Des économies sont peut-être possibles dans les différents services de l’Etat pour, éventuellement, compenser ces quelques milliards – les effets retours, toujours fort incertains, étaient estimés par Vincent Van Peteghem à 20% des six milliards.

Ces possibles économies pourraient être reçues favorablement à droite, mais elles le seront beaucoup moins à gauche.

Et alors que la baisse de la fiscalité est vouée à s’appliquer rapidement, les mesures de restrictions sont toujours si éloignées qu’elles ne sont, en général, que rarement atteintes.
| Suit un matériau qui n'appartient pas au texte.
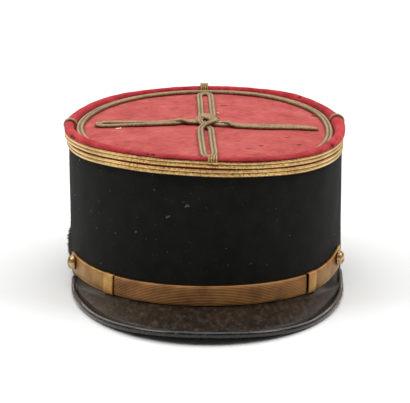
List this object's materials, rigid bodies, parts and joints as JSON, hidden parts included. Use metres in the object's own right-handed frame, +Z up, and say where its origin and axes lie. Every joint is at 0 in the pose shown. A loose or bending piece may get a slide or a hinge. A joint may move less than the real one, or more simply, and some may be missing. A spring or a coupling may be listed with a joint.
{
  "type": "officer's kepi cap",
  "caption": "Stiff oval kepi: black cloth band, sunken red top with looped cross knot, gilt rank braids, gilt false chin strap, leather peak.",
  "frame": {"origin": "centre of the cap's bounding box, on the surface that it stands on", "axes": "+Z up, the peak points towards -Y, +X is the wearer's left"},
  "size_m": [0.1766, 0.2544, 0.1052],
  "materials": {
    "black_wool": "napped wool cloth, matt, lint and wear",
    "red_wool": "napped madder-red wool cloth, faded on top",
    "gilt_braid": "ribbed braid wound with gilt thread, dulled",
    "tarnished_braid": "flat braid wound with gilt thread, tarnished",
    "gilt_leather": "gilt-lacquered leather strap, ribbed, worn",
    "gilt_brass": "stamped gilt brass, tarnished",
    "patent_leather": "black-brown patent leather, crazed and dusty"
  },
  "bodies": {
    "root": {"cloth_band": "black_wool", "crown_disc": "red_wool", "crown_rim": "red_wool", "rank_braid_upper": "gilt_braid", "rank_braid_lower": "gilt_braid", "crown_ring": "tarnished_braid", "knot_centre": "tarnished_braid", "knot_loop_back": "tarnished_braid", "knot_loop_front": "tarnished_braid", "knot_loop_left": "tarnished_braid", "knot_loop_right": "tarnished_braid", "rim_braid_back": "tarnished_braid", "rim_braid_front": "tarnished_braid", "rim_braid_left": "tarnished_braid", "rim_braid_right": "tarnished_braid", "strap_centre": "gilt_leather", "strap_end_left": "gilt_leather", "strap_end_right": "gilt_leather", "strap_slide_left": "gilt_leather", "strap_slide_right": "gilt_leather", "button_left": "gilt_brass", "button_right": "gilt_brass", "peak": "patent_leather", "peak_edge": "patent_leather"}
  },
  "joints": []
}
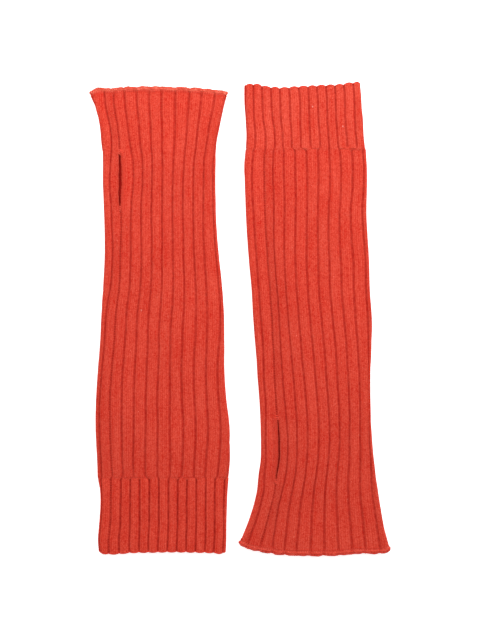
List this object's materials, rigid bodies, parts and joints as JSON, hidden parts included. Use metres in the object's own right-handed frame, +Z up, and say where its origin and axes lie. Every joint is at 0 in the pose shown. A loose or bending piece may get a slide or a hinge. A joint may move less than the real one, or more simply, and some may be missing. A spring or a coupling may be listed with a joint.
{
  "type": "pair of arm warmers",
  "caption": "Long red ribbed knit arm warmers laid flat side by side, each an open tube with a thumb slit, a narrow-ribbed elbow cuff and a cast-off hand edge.",
  "frame": {"origin": "centre of the bottom of the pair's bounding box, on the surface that the warmers lie on", "axes": "+X across from the left warmer to the right one, +Y along the warmers towards the left one's hand end, +Z up out of the surface"},
  "size_m": [0.2544, 0.4029, 0.0062],
  "materials": {
    "sleeve_wool": "soft brushed red melange wool, broad ribs",
    "cuff_wool": "soft brushed red melange wool, narrow ribs",
    "edge_wool": "soft red melange wool, cast-off chain edge"
  },
  "bodies": {
    "root": {"left_sleeve": "sleeve_wool", "left_cuff": "cuff_wool", "left_hand_edge": "edge_wool", "right_sleeve": "sleeve_wool", "right_cuff": "cuff_wool", "right_hand_edge": "edge_wool"}
  },
  "joints": []
}
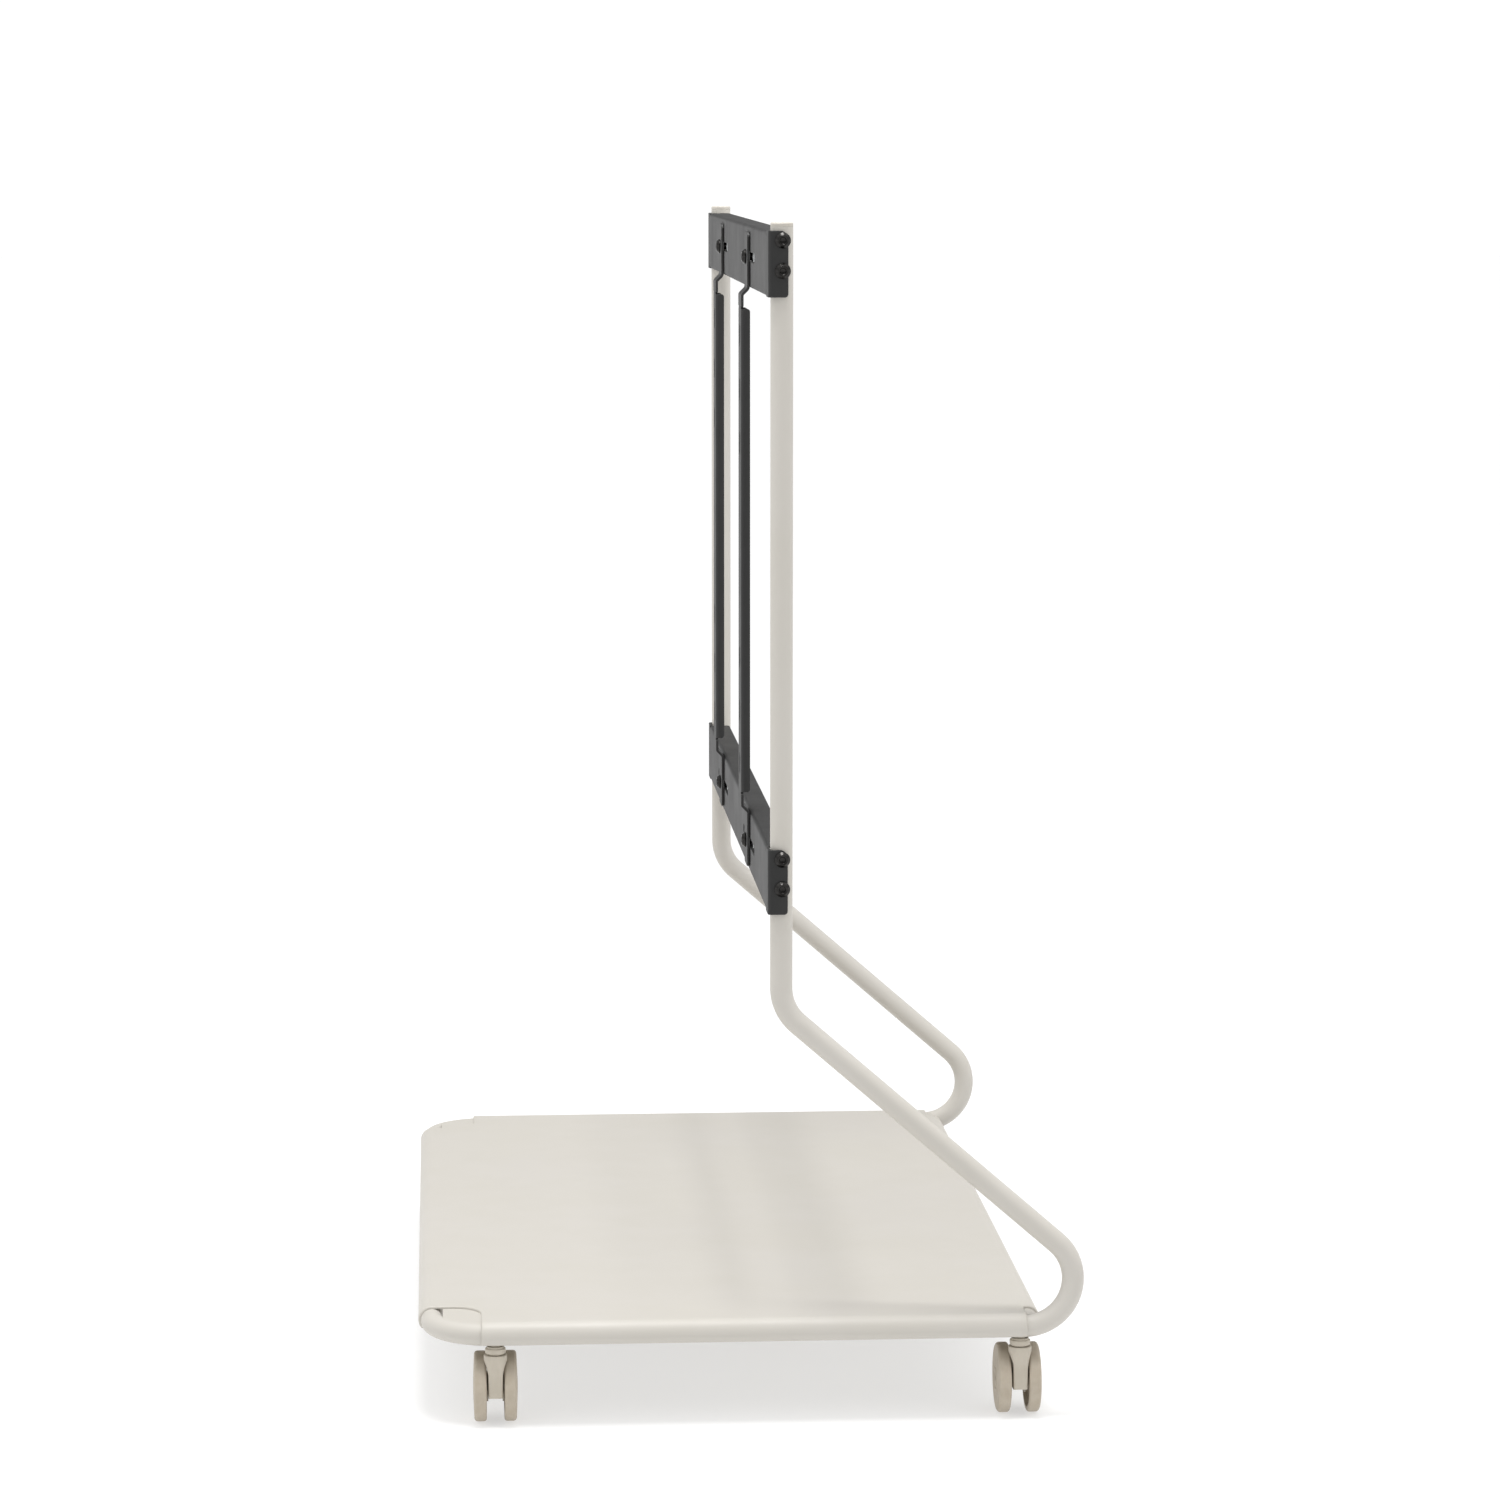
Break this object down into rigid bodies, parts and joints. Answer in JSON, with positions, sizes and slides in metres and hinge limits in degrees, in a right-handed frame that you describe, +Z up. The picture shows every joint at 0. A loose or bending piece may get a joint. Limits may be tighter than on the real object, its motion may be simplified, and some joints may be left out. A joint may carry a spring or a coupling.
{
  "type": "pedestal tv stand",
  "caption": "Rolling pedestal stand: bent tube sides, rolled sheet base shelf, slotted cross rails and arms for a flat load, twin wheel swivel casters.",
  "frame": {"origin": "on the floor under the middle of the stand, at the middle of the bottom of its box", "axes": "+Z up, -Y to the front, where the arms face and the shelf reaches out, +X to the stand's own side on the right when it is seen from the front"},
  "size_m": [0.9276, 0.5998, 1.075],
  "materials": {
    "cream_powder_coat": "satin cream powder coat on steel",
    "black_powder_coat": "satin black powder coat on steel",
    "cream_nylon": "moulded warm grey-cream nylon",
    "cream_polyethylene": "moulded cream plug",
    "black_oxide_steel": "black oxide socket bolts",
    "zinc_plated_steel": "bright zinc plate"
  },
  "bodies": {
    "stand": {"base_shelf": "cream_powder_coat", "front_joint_sleeve": "zinc_plated_steel", "front_left_caster_stem": "cream_nylon", "front_right_caster_stem": "cream_nylon", "left_corner_gusset": "cream_powder_coat", "left_frame_tube": "cream_powder_coat", "left_mount_arm": "black_powder_coat", "left_shelf_rib": "cream_powder_coat", "left_upright_cap": "cream_polyethylene", "lower_left_arm_bolt": "black_oxide_steel", "lower_left_arm_nut": "zinc_plated_steel", "lower_left_nut_bar": "zinc_plated_steel", "lower_left_rail_bolt_1": "black_oxide_steel", "lower_left_rail_bolt_2": "black_oxide_steel", "lower_rail": "black_powder_coat", "lower_right_arm_bolt": "black_oxide_steel", "lower_right_arm_nut": "zinc_plated_steel", "lower_right_nut_bar": "zinc_plated_steel", "lower_right_rail_bolt_1": "black_oxide_steel", "lower_right_rail_bolt_2": "black_oxide_steel", "rear_cross_tube": "cream_powder_coat", "rear_left_caster_stem": "cream_nylon", "rear_right_caster_stem": "cream_nylon", "right_corner_gusset": "cream_powder_coat", "right_frame_tube": "cream_powder_coat", "right_mount_arm": "black_powder_coat", "right_shelf_rib": "cream_powder_coat", "right_upright_cap": "cream_polyethylene", "upper_left_arm_bolt": "black_oxide_steel", "upper_left_arm_nut": "zinc_plated_steel", "upper_left_nut_bar": "zinc_plated_steel", "upper_left_rail_bolt_1": "black_oxide_steel", "upper_left_rail_bolt_2": "black_oxide_steel", "upper_rail": "black_powder_coat", "upper_right_arm_bolt": "black_oxide_steel", "upper_right_arm_nut": "zinc_plated_steel", "upper_right_nut_bar": "zinc_plated_steel", "upper_right_rail_bolt_1": "black_oxide_steel", "upper_right_rail_bolt_2": "black_oxide_steel"},
    "front_left_caster": {"front_left_caster_yoke": "cream_nylon", "front_left_caster_axle": "zinc_plated_steel"},
    "front_left_fore_wheel": {"front_left_fore_wheel": "cream_nylon"},
    "front_left_aft_wheel": {"front_left_aft_wheel": "cream_nylon"},
    "front_right_caster": {"front_right_caster_yoke": "cream_nylon", "front_right_caster_axle": "zinc_plated_steel"},
    "front_right_fore_wheel": {"front_right_fore_wheel": "cream_nylon"},
    "front_right_aft_wheel": {"front_right_aft_wheel": "cream_nylon"},
    "rear_left_caster": {"rear_left_caster_yoke": "cream_nylon", "rear_left_caster_axle": "zinc_plated_steel"},
    "rear_left_fore_wheel": {"rear_left_fore_wheel": "cream_nylon"},
    "rear_left_aft_wheel": {"rear_left_aft_wheel": "cream_nylon"},
    "rear_right_caster": {"rear_right_caster_yoke": "cream_nylon", "rear_right_caster_axle": "zinc_plated_steel"},
    "rear_right_fore_wheel": {"rear_right_fore_wheel": "cream_nylon"},
    "rear_right_aft_wheel": {"rear_right_aft_wheel": "cream_nylon"}
  },
  "joints": [
    {"name": "front_left_swivel", "type": "hinge", "parent": "stand", "child": "front_left_caster", "pos_m": [-0.447, -0.231, 0.066], "axis": [0, 0, 1], "continuous": true},
    {"name": "front_left_fore_spin", "type": "hinge", "parent": "front_left_caster", "child": "front_left_fore_wheel", "pos_m": [-0.427, -0.231, 0.03175], "axis": [0, 1, 0], "continuous": true},
    {"name": "front_left_aft_spin", "type": "hinge", "parent": "front_left_caster", "child": "front_left_aft_wheel", "pos_m": [-0.427, -0.231, 0.03175], "axis": [0, 1, 0], "continuous": true},
    {"name": "front_right_swivel", "type": "hinge", "parent": "stand", "child": "front_right_caster", "pos_m": [0.447, -0.231, 0.066], "axis": [0, 0, 1], "continuous": true},
    {"name": "front_right_fore_spin", "type": "hinge", "parent": "front_right_caster", "child": "front_right_fore_wheel", "pos_m": [0.427, -0.231, 0.03175], "axis": [0, 1, 0], "continuous": true},
    {"name": "front_right_aft_spin", "type": "hinge", "parent": "front_right_caster", "child": "front_right_aft_wheel", "pos_m": [0.427, -0.231, 0.03175], "axis": [0, 1, 0], "continuous": true},
    {"name": "rear_left_swivel", "type": "hinge", "parent": "stand", "child": "rear_left_caster", "pos_m": [-0.447, 0.2423, 0.066], "axis": [0, 0, 1], "continuous": true},
    {"name": "rear_left_fore_spin", "type": "hinge", "parent": "rear_left_caster", "child": "rear_left_fore_wheel", "pos_m": [-0.427, 0.2423, 0.03175], "axis": [0, 1, 0], "continuous": true},
    {"name": "rear_left_aft_spin", "type": "hinge", "parent": "rear_left_caster", "child": "rear_left_aft_wheel", "pos_m": [-0.427, 0.2423, 0.03175], "axis": [0, 1, 0], "continuous": true},
    {"name": "rear_right_swivel", "type": "hinge", "parent": "stand", "child": "rear_right_caster", "pos_m": [0.447, 0.2423, 0.066], "axis": [0, 0, 1], "continuous": true},
    {"name": "rear_right_fore_spin", "type": "hinge", "parent": "rear_right_caster", "child": "rear_right_fore_wheel", "pos_m": [0.427, 0.2423, 0.03175], "axis": [0, 1, 0], "continuous": true},
    {"name": "rear_right_aft_spin", "type": "hinge", "parent": "rear_right_caster", "child": "rear_right_aft_wheel", "pos_m": [0.427, 0.2423, 0.03175], "axis": [0, 1, 0], "continuous": true}
  ]
}
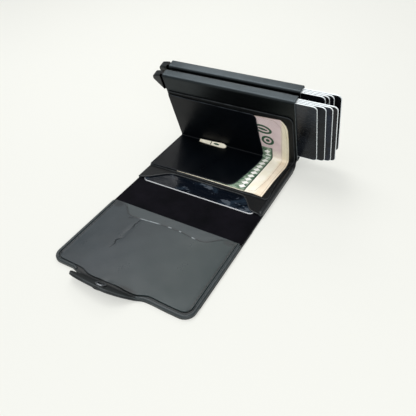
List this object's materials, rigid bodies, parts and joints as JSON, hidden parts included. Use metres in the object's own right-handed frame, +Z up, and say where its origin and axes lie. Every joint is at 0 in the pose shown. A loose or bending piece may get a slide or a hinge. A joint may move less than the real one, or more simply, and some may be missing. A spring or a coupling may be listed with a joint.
{
  "type": "wallet",
  "caption": "Open folding leather wallet with a snap tab, banknote leaf, slip pocket and side-lever card cases holding fanned cards.",
  "frame": {"origin": "middle of the base panel's underside, on the table", "axes": "+X along the folds to the end where the cards come out, -Y to the closing flap, +Z up from the table"},
  "size_m": [0.1402, 0.1844, 0.0698],
  "materials": {
    "cover_leather": "semi-gloss pebbled grain",
    "lining_suede": "matte suede",
    "tray_leather": "semi-gloss",
    "leaf_leather": "gloss",
    "edge_leather": "semi-gloss",
    "note_paper": "matte, printed with plain ornament",
    "card_plastic": "gloss with pale edges",
    "slip_card_plastic": "gloss with a pale edge",
    "case_aluminium": "dark grey anodised satin",
    "lever_plastic": "satin",
    "insert_plastic": "matte",
    "snap_metal": "dark nickel",
    "spring_steel": "bright drawn wire",
    "tape_foam": "matte adhesive pad"
  },
  "bodies": {
    "base": {"outer_cover_base": "cover_leather", "base_lining": "lining_suede", "slip_welt": "lining_suede", "slip_pocket": "tray_leather", "tray_lower": "tray_leather", "notes_lower": "note_paper", "leaf_lower": "leaf_leather"},
    "spine": {"outer_cover_spine": "cover_leather", "spine_lining": "lining_suede"},
    "flap": {"outer_cover_flap": "cover_leather", "flap_lining": "lining_suede", "flap_pocket": "cover_leather"},
    "tab": {"closing_tab": "cover_leather", "snap_socket": "snap_metal", "snap_cap": "snap_metal"},
    "case_block": {"tray_upper": "tray_leather", "notes_upper": "note_paper", "leaf_upper": "leaf_leather", "bottom_strip": "edge_leather", "snap_stud": "snap_metal", "middle_panel": "edge_leather", "tray_tape": "tape_foam", "front_case_tape": "tape_foam", "rear_case_tape": "tape_foam", "front_case": "case_aluminium", "front_lever_pin": "spring_steel", "front_end_cap": "insert_plastic", "front_guide_rail": "insert_plastic", "front_lever_spring": "spring_steel", "rear_case": "case_aluminium", "rear_lever_pin": "spring_steel", "rear_end_cap": "insert_plastic", "rear_guide_rail": "insert_plastic", "rear_lever_spring": "spring_steel"},
    "slip_card": {"slip_card": "slip_card_plastic"},
    "front_lever": {"front_lever": "lever_plastic"},
    "rear_lever": {"rear_lever": "lever_plastic"},
    "front_card_1": {"front_card_1": "card_plastic"},
    "front_card_2": {"front_card_2": "card_plastic"},
    "front_card_3": {"front_card_3": "card_plastic"},
    "front_card_4": {"front_card_4": "card_plastic"},
    "rear_card_1": {"rear_card_1": "card_plastic"},
    "rear_card_2": {"rear_card_2": "card_plastic"},
    "rear_card_3": {"rear_card_3": "card_plastic"},
    "rear_card_4": {"rear_card_4": "card_plastic"}
  },
  "joints": [
    {"name": "spine_fold", "type": "hinge", "parent": "base", "child": "spine", "pos_m": [0, -0.03215, 0.001], "axis": [-1, 0, 0], "range_deg": [0, 90]},
    {"name": "flap_fold", "type": "hinge", "parent": "spine", "child": "flap", "pos_m": [0, -0.05905, 0.001], "axis": [-1, 0, 0], "range_deg": [0, 90]},
    {"name": "tab_fold", "type": "hinge", "parent": "flap", "child": "tab", "pos_m": [0, -0.12545, 0.001], "axis": [-1, 0, 0], "range_deg": [-36, 46]},
    {"name": "case_fold", "type": "hinge", "parent": "base", "child": "case_block", "pos_m": [0, 0.03049, 0.0058], "axis": [1, 0, 0], "range_deg": [-34, 71.8]},
    {"name": "slip_card_slide", "type": "slide", "parent": "base", "child": "slip_card", "axis": [0, 1, 0], "range_m": [-0.027, 0.005]},
    {"name": "front_lever_press", "type": "hinge", "parent": "case_block", "child": "front_lever", "pos_m": [-0.047, 0.03412, 0.0143], "axis": [0, 0.95, 0.3123], "range_deg": [0, 16], "stiffness_Nm_per_rad": 0.15, "springref_deg": -8.59},
    {"name": "front_card_1_slide", "type": "slide", "parent": "case_block", "child": "front_card_1", "axis": [1, 0, 0], "range_m": [-0.016, 0.0561]},
    {"name": "front_card_2_slide", "type": "slide", "parent": "case_block", "child": "front_card_2", "axis": [1, 0, 0], "range_m": [-0.0214, 0.0507]},
    {"name": "front_card_3_slide", "type": "slide", "parent": "case_block", "child": "front_card_3", "axis": [1, 0, 0], "range_m": [-0.0254, 0.0467]},
    {"name": "front_card_4_slide", "type": "slide", "parent": "case_block", "child": "front_card_4", "axis": [1, 0, 0], "range_m": [-0.0283, 0.0438]},
    {"name": "rear_lever_press", "type": "hinge", "parent": "case_block", "child": "rear_lever", "pos_m": [-0.047, 0.04362, 0.01742], "axis": [0, 0.95, 0.3123], "range_deg": [0, 16], "stiffness_Nm_per_rad": 0.15, "springref_deg": -8.59},
    {"name": "rear_card_1_slide", "type": "slide", "parent": "case_block", "child": "rear_card_1", "axis": [1, 0, 0], "range_m": [-0.0178, 0.0543]},
    {"name": "rear_card_2_slide", "type": "slide", "parent": "case_block", "child": "rear_card_2", "axis": [1, 0, 0], "range_m": [-0.0201, 0.052]},
    {"name": "rear_card_3_slide", "type": "slide", "parent": "case_block", "child": "rear_card_3", "axis": [1, 0, 0], "range_m": [-0.0228, 0.0493]},
    {"name": "rear_card_4_slide", "type": "slide", "parent": "case_block", "child": "rear_card_4", "axis": [1, 0, 0], "range_m": [-0.0273, 0.0448]}
  ]
}
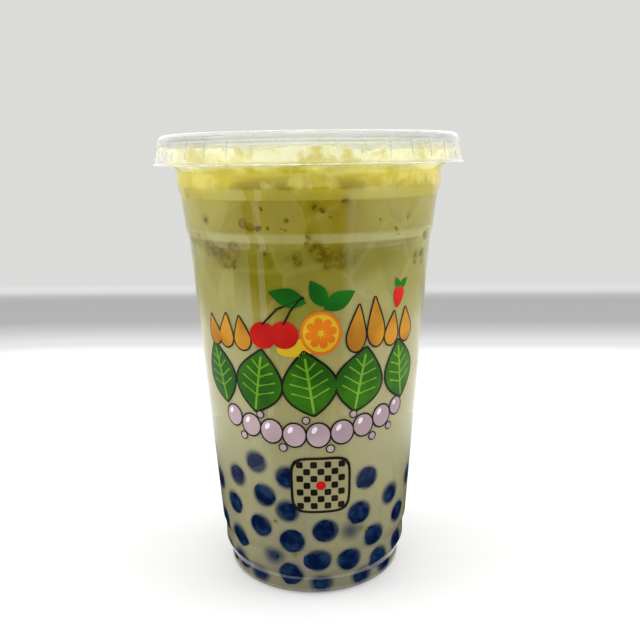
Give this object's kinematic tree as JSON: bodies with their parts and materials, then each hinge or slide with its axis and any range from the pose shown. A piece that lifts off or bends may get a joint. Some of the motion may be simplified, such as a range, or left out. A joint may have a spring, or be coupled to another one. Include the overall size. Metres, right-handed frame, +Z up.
{
  "type": "bubble tea",
  "caption": "Clear tapered takeaway cup of pale green-yellow milk tea with ice and dark tapioca pearls, closed by a flat ribbed lid pressed over its rim.",
  "frame": {"origin": "on the axis of the cup, in the plane that it stands on", "axes": "+Z up along the axis of the cup, +X to the right and -Y towards the viewer, who sees the printed front"},
  "size_m": [0.102, 0.102, 0.151],
  "materials": {
    "clear_cup": "gloss",
    "clear_lid": "gloss",
    "tea": "gloss",
    "ice": "gloss",
    "froth": "satin",
    "pearl": "gloss",
    "fruit_speck": "satin",
    "print_amber": "satin",
    "print_orange": "satin",
    "print_red": "satin",
    "print_green": "satin",
    "print_lilac": "satin",
    "print_dark": "satin"
  },
  "bodies": {
    "root": {"cup": "clear_cup", "lid": "clear_lid", "drink": "tea", "ice_1": "ice", "ice_2": "ice", "ice_3": "ice", "ice_4": "ice", "ice_5": "ice", "ice_6": "ice", "ice_7": "ice"}
  },
  "joints": []
}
C’est là que le président du MR pose le troisième dilemme, qui rapproche Alexander De Croo d’un pot de départ bien terne.

Fiscale ou générale?

Car Georges-Louis Bouchez, et avec lui les partis de droite de la Vivaldi, le CD&V surtout et l’Open VLD un peu, travaillent depuis plusieurs mois à embarrasser leurs partenaires de gauche de la Vivaldi, le PS surtout, les écologistes un peu, Vooruit presque pas, sur des questions plus larges que cette réforme fiscale.

La pression est mise sur les socialistes francophones, Karine Lalieux aux Pensions et Pierre-Yves Dermagne à l’Economie. La première pour qu’elle réforme un système de pensions que les libéraux présentent comme trop généreux avec les personnes moins actives. Le second pour qu’il flexibilise le droit du travail, afin d’atteindre, disent les libéraux, au plus vite le taux d’emploi de 80% en 2030, ce qui permettra à la fois d’augmenter les recettes fiscales et de limiter certaines dépenses sociales.

«Oui, nous lions la réforme du marché du travail à celle de la fiscalité. Il faut les deux», insiste Georges-Louis Bouchez. Ici encore, les effets de ces réformes sociales seront, au mieux, lointains, tandis que ceux de la réforme fiscale se veulent immédiats.

Mais c’est surtout, pour ceux que cette réforme fiscale embête, pour ceux qui n’y voient pas d’intérêt, ou pour ceux qui font semblant d’y être favorables, un dilemme avantageux, qui aidera à rendre le PS responsable d’un éventuel blocage. Une manière de garder haut un impôt de départ. Et de gâcher un pot de départ.